Uma das monitoras da exposição, bem jovem, vendo que a nossa turma tinha tanto comentário a fazer sobre aquele escrito, quis saber o que acontecia. Eu contei a história. Ela se espantou, já que a exposição não trazia nenhuma explicação sobre a origem daquela frase. Não me importava: ela era minha e estava lá.

Eu já tinha contado a história dessa frase muitas vezes. Uma delas, para a própria Rita Lee. Eu e a Barbara, que era minha namorada na época, fomos a um show da Rita.

Éramos convidadas no camarote do dono da casa de espetáculos e, ao fim do show, ele disse: "Se quiserem ver a Rita, é só abrir essa porta". A Barbara ainda ensaiou recusar, mas eu nem quis ouvir: "Nós vamos!", determinei. De fato, era só abrir a porta, andar por um corredor e paramos diante do camarim da Rita Lee.

Ela surgiu, sorriu para nós, mandou entrar. Rita e Barbara já se conheciam. Contei a minha história. Ela chamou o Roberto. Contei de novo. Ela nos mostrou o Mike, seu cachorro cantor, que estava no camarim também. Barbara descreveu esse encontro na coluna dela nesta Folha, no dia 1º de março de 2002.

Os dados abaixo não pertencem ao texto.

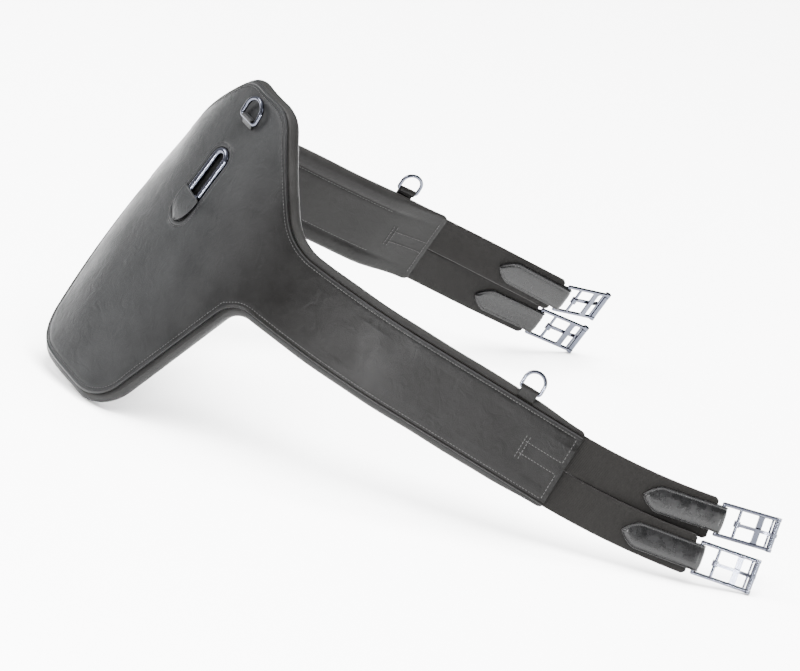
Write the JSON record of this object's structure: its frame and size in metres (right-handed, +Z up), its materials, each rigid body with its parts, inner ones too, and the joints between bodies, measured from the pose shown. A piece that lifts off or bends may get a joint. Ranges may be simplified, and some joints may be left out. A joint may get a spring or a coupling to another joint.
{
  "type": "stud girth",
  "caption": "Padded black leather riding girth bent in a U: wide belly-guard shield with a pocketed snap hook and ring, tapering to arms with elastic straps and roller buckles.",
  "frame": {"origin": "on the floor, under the middle of the bounding box; the girth stands on the rear lobe of its shield and on its two rear buckles", "axes": "+Z up; +X runs from the outside of the shield towards the open side of the U; -Y is the near arm's side and +Y the far arm's side"},
  "size_m": [0.6691, 0.7238, 0.3403],
  "materials": {
    "outer_leather": "satin",
    "lining_leather": "satin",
    "strap_leather": "glossy",
    "pocket_leather": "matte",
    "padding_foam": "matte",
    "woven_webbing": "matte",
    "ribbed_elastic": "matte",
    "plated_steel": "polished",
    "spring_steel": "satin"
  },
  "bodies": {
    "shield": {"shield_leather": "outer_leather", "shield_lining": "lining_leather", "shield_foam": "padding_foam", "shield_webbing": "woven_webbing", "hook_pocket": "pocket_leather", "front_ring_keeper": "strap_leather"},
    "front_ring": {"front_d_ring": "plated_steel"},
    "hook": {"hook_tab": "strap_leather", "snap_hook": "plated_steel", "gate_pin": "plated_steel"},
    "gate": {"hook_gate": "plated_steel", "gate_spring": "spring_steel"},
    "near_arm": {"near_arm_leather": "outer_leather", "near_arm_lining": "lining_leather", "near_arm_foam": "padding_foam", "near_arm_webbing": "woven_webbing", "near_end_patch": "strap_leather", "near_elastic_tails": "ribbed_elastic", "near_ring_keeper": "strap_leather"},
    "near_ring": {"near_d_ring": "plated_steel"},
    "far_arm": {"far_arm_leather": "outer_leather", "far_arm_lining": "lining_leather", "far_arm_foam": "padding_foam", "far_arm_webbing": "woven_webbing", "far_end_patch": "strap_leather", "far_elastic_tails": "ribbed_elastic", "far_ring_keeper": "strap_leather"},
    "far_ring": {"far_d_ring": "plated_steel"},
    "near_front_strap": {"near_front_elastic": "ribbed_elastic", "near_front_chape": "strap_leather"},
    "near_front_frame": {"near_front_buckle": "plated_steel"},
    "near_front_tube": {"near_front_roller": "plated_steel"},
    "near_front_prong": {"near_front_tongue": "plated_steel"},
    "near_rear_strap": {"near_rear_elastic": "ribbed_elastic", "near_rear_chape": "strap_leather"},
    "near_rear_frame": {"near_rear_buckle": "plated_steel"},
    "near_rear_tube": {"near_rear_roller": "plated_steel"},
    "near_rear_prong": {"near_rear_tongue": "plated_steel"},
    "far_front_strap": {"far_front_elastic": "ribbed_elastic", "far_front_chape": "strap_leather"},
    "far_front_frame": {"far_front_buckle": "plated_steel"},
    "far_front_tube": {"far_front_roller": "plated_steel"},
    "far_front_prong": {"far_front_tongue": "plated_steel"},
    "far_rear_strap": {"far_rear_elastic": "ribbed_elastic", "far_rear_chape": "strap_leather"},
    "far_rear_frame": {"far_rear_buckle": "plated_steel"},
    "far_rear_tube": {"far_rear_roller": "plated_steel"},
    "far_rear_prong": {"far_rear_tongue": "plated_steel"}
  },
  "joints": [
    {"name": "front_ring_flip", "type": "hinge", "parent": "shield", "child": "front_ring", "pos_m": [-0.20266, 0.1681, 0.3058], "axis": [0, -0.9881, -0.154], "range_deg": [0, 150]},
    {"name": "hook_tab_lift", "type": "hinge", "parent": "shield", "child": "hook", "pos_m": [-0.25424, 0.18968, 0.19336], "axis": [0, -0.9881, -0.154], "range_deg": [0, 120]},
    {"name": "gate_swing", "type": "hinge", "parent": "hook", "child": "gate", "pos_m": [-0.23906, 0.17788, 0.21449], "axis": [-0.9053, -0.0654, 0.4196], "range_deg": [0, 14], "stiffness_Nm_per_rad": 0.02, "springref_deg": -11.46},
    {"name": "near_arm_bend", "type": "hinge", "parent": "shield", "child": "near_arm", "pos_m": [-0.19618, -0.00314, 0.16524], "axis": [-0.4091, 0.0716, -0.9097], "range_deg": [-20, 50]},
    {"name": "near_ring_flip", "type": "hinge", "parent": "near_arm", "child": "near_ring", "pos_m": [-0.04713, -0.17395, 0.14886], "axis": [0.6509, -0.6977, -0.2993], "range_deg": [-90, 140]},
    {"name": "far_arm_bend", "type": "hinge", "parent": "shield", "child": "far_arm", "pos_m": [-0.1305, 0.33464, 0.19867], "axis": [0.315, -0.2932, 0.9027], "range_deg": [-20, 50]},
    {"name": "far_ring_flip", "type": "hinge", "parent": "far_arm", "child": "far_ring", "pos_m": [0.0914, 0.26897, 0.17736], "axis": [-0.8891, 0.3346, 0.3124], "range_deg": [-90, 140]},
    {"name": "near_front_strap_bend", "type": "hinge", "parent": "near_arm", "child": "near_front_strap", "pos_m": [-0.00978, -0.22138, 0.09843], "axis": [0.3849, -0.0365, 0.9222], "range_deg": [-76, 64]},
    {"name": "near_front_buckle_swing", "type": "hinge", "parent": "near_front_strap", "child": "near_front_frame", "pos_m": [0.10773, -0.31781, 0.06469], "axis": [0.2209, 0.0984, 0.9703], "range_deg": [-153, 127]},
    {"name": "near_front_roller_spin", "type": "hinge", "parent": "near_front_frame", "child": "near_front_tube", "pos_m": [0.16043, -0.3426, 0.0552], "axis": [0.2209, 0.0984, 0.9703], "continuous": true},
    {"name": "near_front_tongue_lift", "type": "hinge", "parent": "near_front_frame", "child": "near_front_prong", "pos_m": [0.1247, -0.32579, 0.06163], "axis": [-0.2209, -0.0984, -0.9703], "range_deg": [0, 150]},
    {"name": "near_rear_strap_bend", "type": "hinge", "parent": "near_arm", "child": "near_rear_strap", "pos_m": [-0.02564, -0.21988, 0.06044], "axis": [0.3849, -0.0365, 0.9222], "range_deg": [-72, 68]},
    {"name": "near_rear_buckle_swing", "type": "hinge", "parent": "near_rear_strap", "child": "near_rear_frame", "pos_m": [0.08496, -0.32465, 0.02779], "axis": [0.2494, 0.0925, 0.964], "range_deg": [-149, 131]},
    {"name": "near_rear_roller_spin", "type": "hinge", "parent": "near_rear_frame", "child": "near_rear_tube", "pos_m": [0.13358, -0.35669, 0.01829], "axis": [0.2494, 0.0925, 0.964], "continuous": true},
    {"name": "near_rear_tongue_lift", "type": "hinge", "parent": "near_rear_frame", "child": "near_rear_prong", "pos_m": [0.10061, -0.33497, 0.02473], "axis": [-0.2494, -0.0925, -0.964], "range_deg": [0, 150]},
    {"name": "far_front_strap_bend", "type": "hinge", "parent": "far_arm", "child": "far_front_strap", "pos_m": [0.13704, 0.2576, 0.13012], "axis": [-0.2278, 0.2952, -0.9279], "range_deg": [-79, 61]},
    {"name": "far_front_buckle_swing", "type": "hinge", "parent": "far_front_strap", "child": "far_front_frame", "pos_m": [0.26968, 0.19407, 0.07809], "axis": [-0.2352, 0.2987, -0.9249], "range_deg": [-112, 168]},
    {"name": "far_front_roller_spin", "type": "hinge", "parent": "far_front_frame", "child": "far_front_tube", "pos_m": [0.32701, 0.19702, 0.06446], "axis": [-0.2352, 0.2987, -0.9249], "continuous": true},
    {"name": "far_front_tongue_lift", "type": "hinge", "parent": "far_front_frame", "child": "far_front_prong", "pos_m": [0.28814, 0.19502, 0.0737], "axis": [0.2352, -0.2987, 0.9249], "range_deg": [0, 150]},
    {"name": "far_rear_strap_bend", "type": "hinge", "parent": "far_arm", "child": "far_rear_strap", "pos_m": [0.12766, 0.26976, 0.09189], "axis": [-0.2278, 0.2952, -0.9279], "range_deg": [-71, 69]},
    {"name": "far_rear_buckle_swing", "type": "hinge", "parent": "far_rear_strap", "child": "far_rear_frame", "pos_m": [0.2675, 0.22788, 0.03691], "axis": [-0.2515, 0.3024, -0.9194], "range_deg": [-136, 144]},
    {"name": "far_rear_roller_spin", "type": "hinge", "parent": "far_rear_frame", "child": "far_rear_tube", "pos_m": [0.32199, 0.21552, 0.01794], "axis": [-0.2515, 0.3024, -0.9194], "continuous": true},
    {"name": "far_rear_tongue_lift", "type": "hinge", "parent": "far_rear_frame", "child": "far_rear_prong", "pos_m": [0.28505, 0.2239, 0.0308], "axis": [0.2515, -0.3024, 0.9194], "range_deg": [0, 150]}
  ]
}
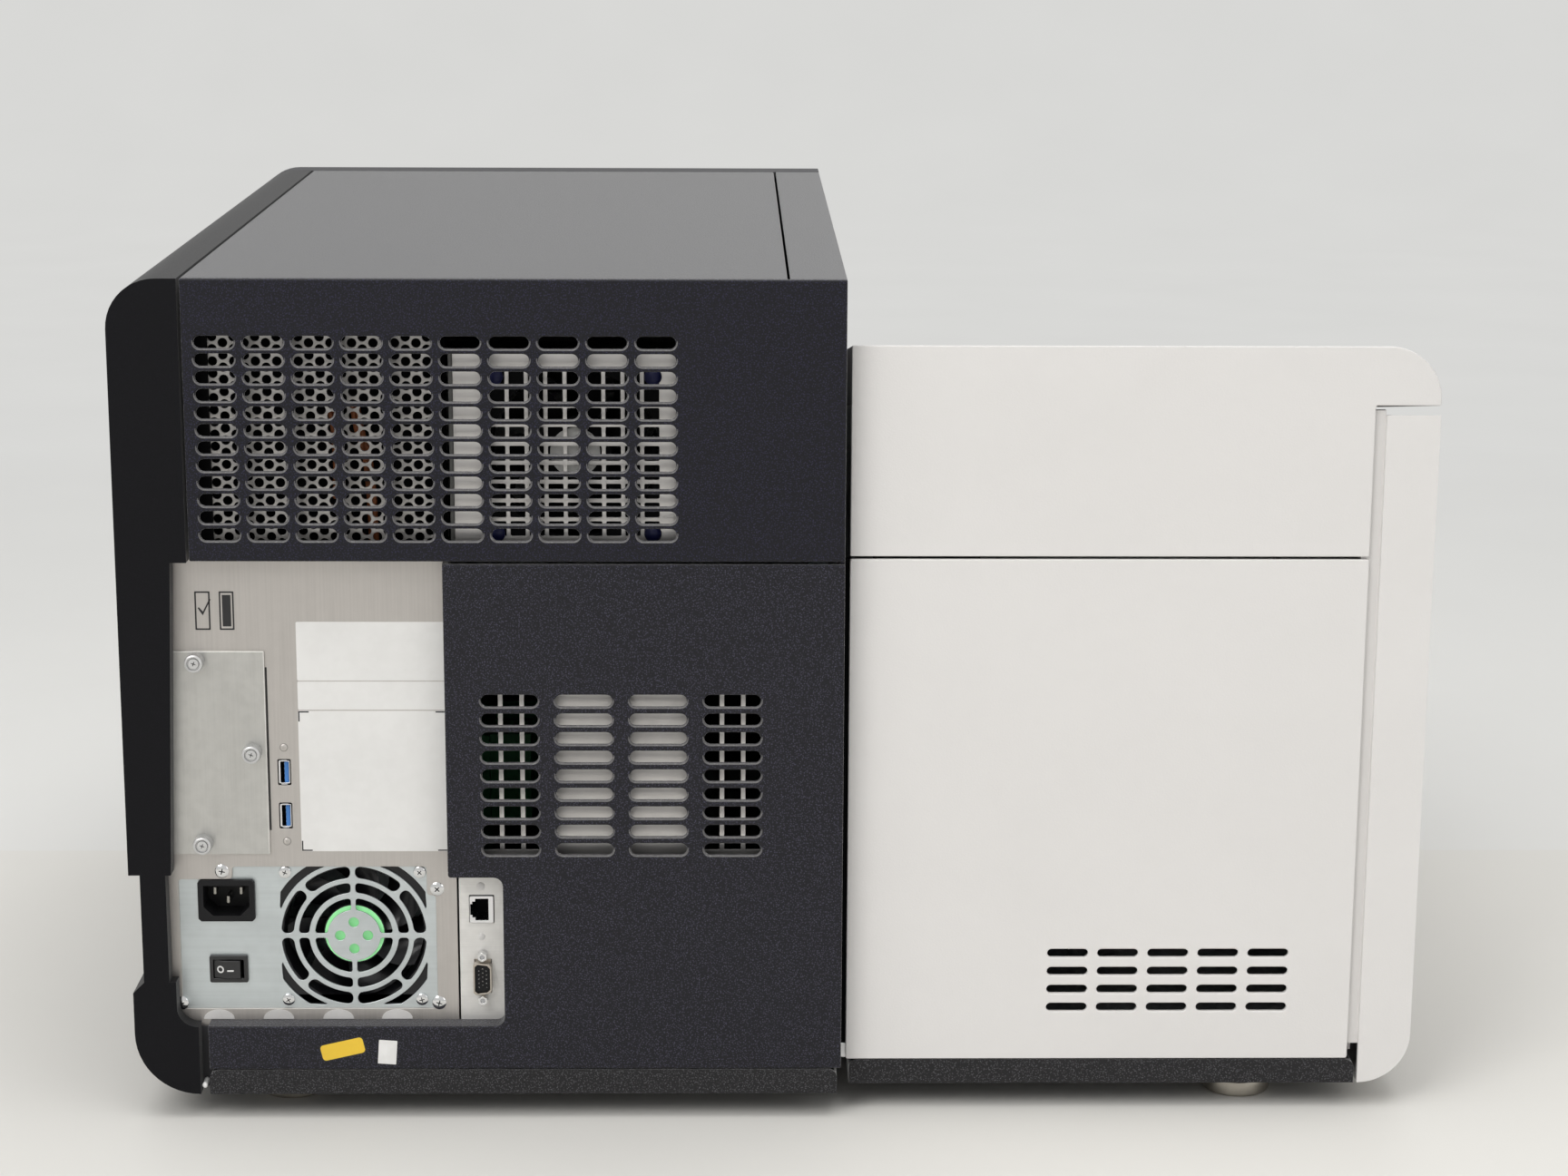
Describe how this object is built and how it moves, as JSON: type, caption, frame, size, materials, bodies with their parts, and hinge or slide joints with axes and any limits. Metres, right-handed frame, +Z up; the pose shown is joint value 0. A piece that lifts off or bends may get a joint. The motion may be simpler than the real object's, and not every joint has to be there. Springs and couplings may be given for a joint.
{
  "type": "benchtop sequencer",
  "caption": "Benchtop sequencer with a tall black computer section and a lower white fluidics section, vented rear covers, hinged front doors and a reagent chiller.",
  "frame": {"origin": "on the bench under the middle of the overall box, between the four feet", "axes": "+X along the width, to the right seen from the front; +Y to the rear, where the power and vent panels are; +Z up"},
  "size_m": [0.686, 0.58, 0.453],
  "materials": {
    "black_coat": "fine textured powder coat",
    "white_coat": "satin paint over moulded plastic",
    "black_moulding": "satin moulded",
    "bare_aluminium": "machined",
    "foot_steel": "turned",
    "input_panel_metal": "fine satin",
    "thumb_screw_steel": "knurled, plated",
    "zinc_steel": "zinc plated sheet",
    "psu_steel": "plated sheet",
    "screw_steel": "plated",
    "connector_shell": "tin plated",
    "connector_plastic": "moulded",
    "contact_metal": "plated",
    "fan_plastic": "moulded",
    "screen_glass": "polished",
    "display_panel": "satin",
    "light_bar": "translucent diffuser",
    "circuit_board": "solder mask",
    "drive_casting": "cast, coated",
    "liner_plastic": "moulded",
    "dark_plastic": "moulded",
    "bottle_plastic": "translucent, blow moulded"
  },
  "bodies": {
    "cabinet": {"access_plate": "bare_aluminium", "base_tray_black": "black_coat", "base_tray_white": "black_coat", "baseplate": "bare_aluminium", "black_side_cover": "black_coat", "chiller_heat_sink": "bare_aluminium", "disk_drive": "drive_casting", "divider_panel": "black_coat", "equipment_shelf": "zinc_steel", "ethernet_jack": "connector_plastic", "fan_mount_plate": "zinc_steel", "flow_cell_deck": "liner_plastic", "front_bezel": "black_moulding", "front_usb_socket": "connector_shell", "hinge_pins": "screw_steel", "imaging_head": "dark_plastic", "inlet_pins": "contact_metal", "io_panel": "input_panel_metal", "leveling_feet": "foot_steel", "main_board": "circuit_board", "monitor_module": "display_panel", "optics_housing": "drive_casting", "perforated_shield": "zinc_steel", "port_bracket": "input_panel_metal", "power_inlet": "connector_plastic", "psu_case": "psu_steel", "psu_fan_frame": "fan_plastic", "psu_screws": "screw_steel", "reagent_chiller": "liner_plastic", "reagent_liner": "liner_plastic", "rear_cover_lower": "black_coat", "rear_cover_upper": "black_coat", "rear_fan_frame": "fan_plastic", "rear_fan_guard": "zinc_steel", "status_bar": "light_bar", "switch_frame": "connector_plastic", "syringe_pump": "dark_plastic", "top_cover": "black_coat", "touch_screen": "screen_glass", "usb_sockets": "connector_shell", "vent_baffle": "zinc_steel", "video_connector": "connector_shell", "waste_bottle": "bottle_plastic", "white_rear_panel": "white_coat", "white_side_cover": "white_coat", "white_upper_cover": "white_coat"},
    "flow_cell_door": {"flow_cell_door": "white_coat"},
    "reagent_door": {"reagent_door": "white_coat"},
    "chiller_door": {"chiller_door": "liner_plastic"},
    "sipper": {"sipper_manifold": "bare_aluminium", "sipper_handle": "dark_plastic"},
    "stage": {"flow_cell_stage": "bare_aluminium"},
    "clamp": {"flow_cell_clamp": "screw_steel"},
    "release_button": {"release_button": "dark_plastic"},
    "psu_fan": {"psu_fan_rotor": "fan_plastic"},
    "rear_fan": {"rear_fan_rotor": "fan_plastic"},
    "rocker": {"switch_rocker": "connector_plastic"},
    "thumb_screw_upper": {"thumb_screw_upper": "thumb_screw_steel"},
    "thumb_screw_middle": {"thumb_screw_middle": "thumb_screw_steel"},
    "thumb_screw_lower": {"thumb_screw_lower": "thumb_screw_steel"}
  },
  "joints": [
    {"name": "flow_cell_door_hinge", "type": "hinge", "parent": "cabinet", "child": "flow_cell_door", "pos_m": [-0.19, -0.042, 0.35493], "axis": [-1, 0, 0], "range_deg": [0, 80]},
    {"name": "reagent_door_hinge", "type": "hinge", "parent": "cabinet", "child": "reagent_door", "pos_m": [-0.3378, -0.2475, 0.13], "axis": [0, 0, -1], "range_deg": [0, 110]},
    {"name": "chiller_door_hinge", "type": "hinge", "parent": "cabinet", "child": "chiller_door", "pos_m": [-0.254, -0.1725, 0.042], "axis": [1, 0, 0], "range_deg": [0, 90]},
    {"name": "sipper_lift", "type": "slide", "parent": "cabinet", "child": "sipper", "axis": [0, 0, -1], "range_m": [0, 0.045]},
    {"name": "stage_slide", "type": "slide", "parent": "cabinet", "child": "stage", "axis": [1, 0, 0], "range_m": [0, 0.06]},
    {"name": "flow_cell_clamp_hinge", "type": "hinge", "parent": "stage", "child": "clamp", "pos_m": [-0.22, -0.108, 0.262], "axis": [-1, 0, 0], "range_deg": [0, 60]},
    {"name": "clamp_release_press", "type": "slide", "parent": "stage", "child": "release_button", "axis": [0, 0, -1], "range_m": [0, 0.0025], "stiffness_N_per_m": 800, "springref_m": -0.001},
    {"name": "psu_fan_spin", "type": "hinge", "parent": "cabinet", "child": "psu_fan", "pos_m": [0.2265, 0.2635, 0.0986], "axis": [0, 1, 0], "continuous": true},
    {"name": "rear_fan_spin", "type": "hinge", "parent": "cabinet", "child": "rear_fan", "pos_m": [0.106, 0.2635, 0.3608], "axis": [0, 1, 0], "continuous": true},
    {"name": "power_rocker_tilt", "type": "hinge", "parent": "cabinet", "child": "rocker", "pos_m": [0.2936, 0.2735, 0.0804], "axis": [0, 0, 1], "range_deg": [0, 16]},
    {"name": "thumb_screw_upper_turn", "type": "hinge", "parent": "cabinet", "child": "thumb_screw_upper", "pos_m": [0.3052, 0.278, 0.2509], "axis": [0, 1, 0], "continuous": true},
    {"name": "thumb_screw_middle_turn", "type": "hinge", "parent": "cabinet", "child": "thumb_screw_middle", "pos_m": [0.2768, 0.278, 0.2016], "axis": [0, 1, 0], "continuous": true},
    {"name": "thumb_screw_lower_turn", "type": "hinge", "parent": "cabinet", "child": "thumb_screw_lower", "pos_m": [0.3041, 0.278, 0.1517], "axis": [0, 1, 0], "continuous": true}
  ]
}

Deparei outras vezes com o meu grafite, em uma passagem do musical estrelado por Mel Lisboa, em uma citação em alguma das biografias da Rita Lee. O dia do museu, porém, foi o mais emocionante. Não era só uma menção, era uma reprodução.

O resto da turma que estava lá comigo não podia ter mais a ver com aquele momento. Tinha a Barbara, que virou minha grande amiga, e a Irene, minha vizinha na adolescência. A gente se conheceu na piscina do condomínio em que morávamos e, logo na primeira conversa, falamos da Rita Lee. Naquela mesma tarde, levei minha pasta de recortes da Rita Lee para mostrar para ela; ela me mostrou a pasta de recortes dela. Empatamos.

Achei a Irene tão legal que a apresentei para um grande amigo da faculdade, o Warté. Eles acabaram se casando, tiveram dois filhos, Pedro e Clara. Pedro se casou com o Marcio. Pois no dia do MIS eu estava acompanhada da Barbara, da Irene, do Warté, do Pedro e do Marcio.